- Jeżeli ktoś chce mi powiedzieć, że to co wczoraj się działo w redakcji "Wprost", to całe zachowanie ABW, stosowanie przemocy wobec dziennikarzy, wobec redaktora Latkowskiego, to wszystko się działo bez wcześniejszego impulsu ze strony kancelarii premiera, ze strony premiera i ministra Sienkiewicza, to życzę zdrowia - powiedział w "Faktach po Faktach" Andrzej Duda (PiS). Politycy zastanawiali się także nad perspektywą ewentualnych wcześniejszych wyborów parlamentarnych.
- Ja pytam wszystkich Polaków: kogo będzie słuchał funkcjonariusz ABW, będzie słuchał swojego szefa, czy będzie słuchał prokuratora? - zastanawiał się retorycznie poseł PiS pytany o to, czy możliwe jest, że Agencja Bezpieczeństwa Wewnętrznego działała z inspiracji politycznej.
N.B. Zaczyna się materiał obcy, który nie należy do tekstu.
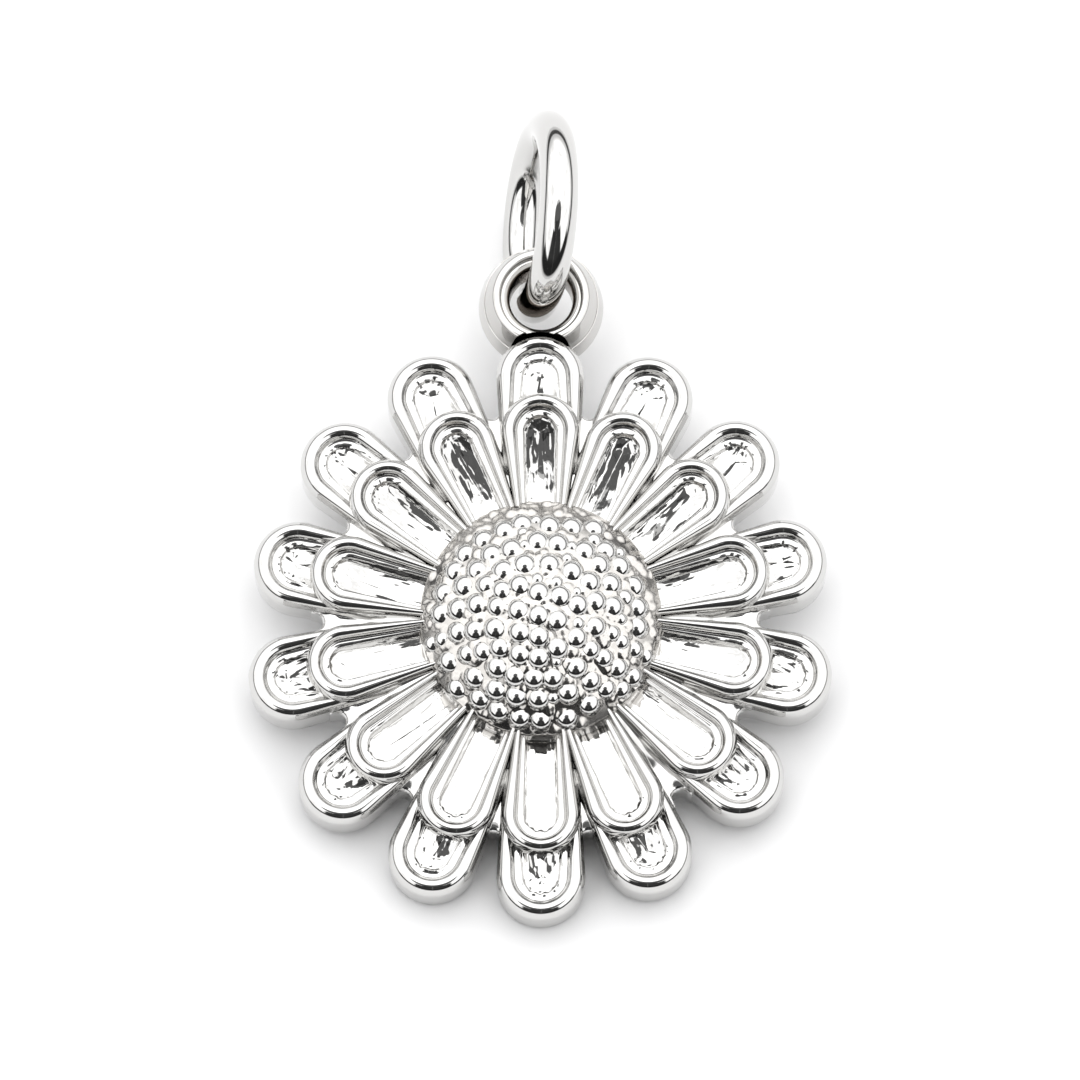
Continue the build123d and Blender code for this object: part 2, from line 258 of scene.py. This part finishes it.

Duda zwrócił uwagę, że szef ABW, w świetle ustawy o Agencji Bezpieczeństwa Wewnętrznego i Agencji Wywiadu, jest centralnym organem administracji rządowej, który podlega premierowi.
"To byłby dramat"
- Tej wczorajszej akcji towarzyszył nie rozsądek, nie litera prawa, tylko desperacja - stwierdził z kolei Jerzy Wenderlich (SLD). - Musi paść odpowiedź, czy to, co działo się wczoraj w redakcji "Wprost" było inicjatywą jedynie prokuratury, czy też działania prokuratury były inspirowane politycznie. Jeśli okazałoby, że inspiracja była polityczna, to można byłoby już powiedzieć: Panie Boże patrzysz i nie grzmisz. To byłby dramat - dodał.
Andrzej Szejnfeld (PO) zauważył: - W każdej sprawie, od najdrobniejszej do tak ważnej jak ta, działa prokuratura nie bezpośrednio, tylko używa albo policji, albo ABW - powiedział. - Pracownicy ABW, gdy wykonują operacyjne czynności na zlecenie prokuratora słuchają tylko zleceniodawcy - dodał.
Wcześniejsze wybory?
Goście "Faktów po Faktach" pytani byli też o możliwość przeprowadzenia wcześniejszych wyborów w Polsce. - Jeśli pan premier mówi o wcześniejszych wyborach, to sam nie czuje się na siłach, by kierować państwem i oczywiście Sojusz Lewicy Demokratycznej poprze taki wniosek - stwierdził Jerzy Wenderlich. Poseł SLD dodał, że przyspieszone wybory mogłyby odbyć dopiera za kilkanaście tygodni "więc wcześniej trzeba podejmować kroki inne". - Nie interpretowałbym tego zdania pana premiera w ten właśnie sposób, jak pan marszałek - ripostował Szejnfeld. Zdaniem posła PO premier czuje się na siłach, żeby kierować państwem. - Pamiętajmy o tym, że Platforma Obywatelska jest tylko jedną partią, co prawda największą, ale jedną z wielu partii w Sejmie. Jeżeli by wszystkie pozostałe umówiły się o rozwiązaniu, to one będą decydowały, a nie my - dodał Szejnfeld, nawiązując do pomysłu wcześniejszych wyborów.
PiS: najpierw nowy rząd, wybory później
- Zanim dojdziemy do etapu kolejnych wyborów musi najpierw zostać zmieniony rząd - stwierdził z kolei Andrzej Duda. Zdaniem posła PiS, nagrana rozmowa Bartłomieja Sienkiewicza z Markiem Belką "pokazała, że ten rząd nie ma żadnych uczciwych zamiarów wobec Polski i wobec polskiej demokracji". - Trzeba powołać nowy rząd, rząd techniczny, na czele z premierem, który zostanie uzgodniony pomiędzy partiami politycznymi w Sejmie i ten rząd powinien przeprowadzić nowe wybory - powiedział Duda. Dodał, że obecny rząd żadnych wyborów w Polsce przeprowadzać nie może, "dlatego, że nie jest to rząd uczciwy, który daje gwarancję uczciwego prowadzenia spraw krajowych".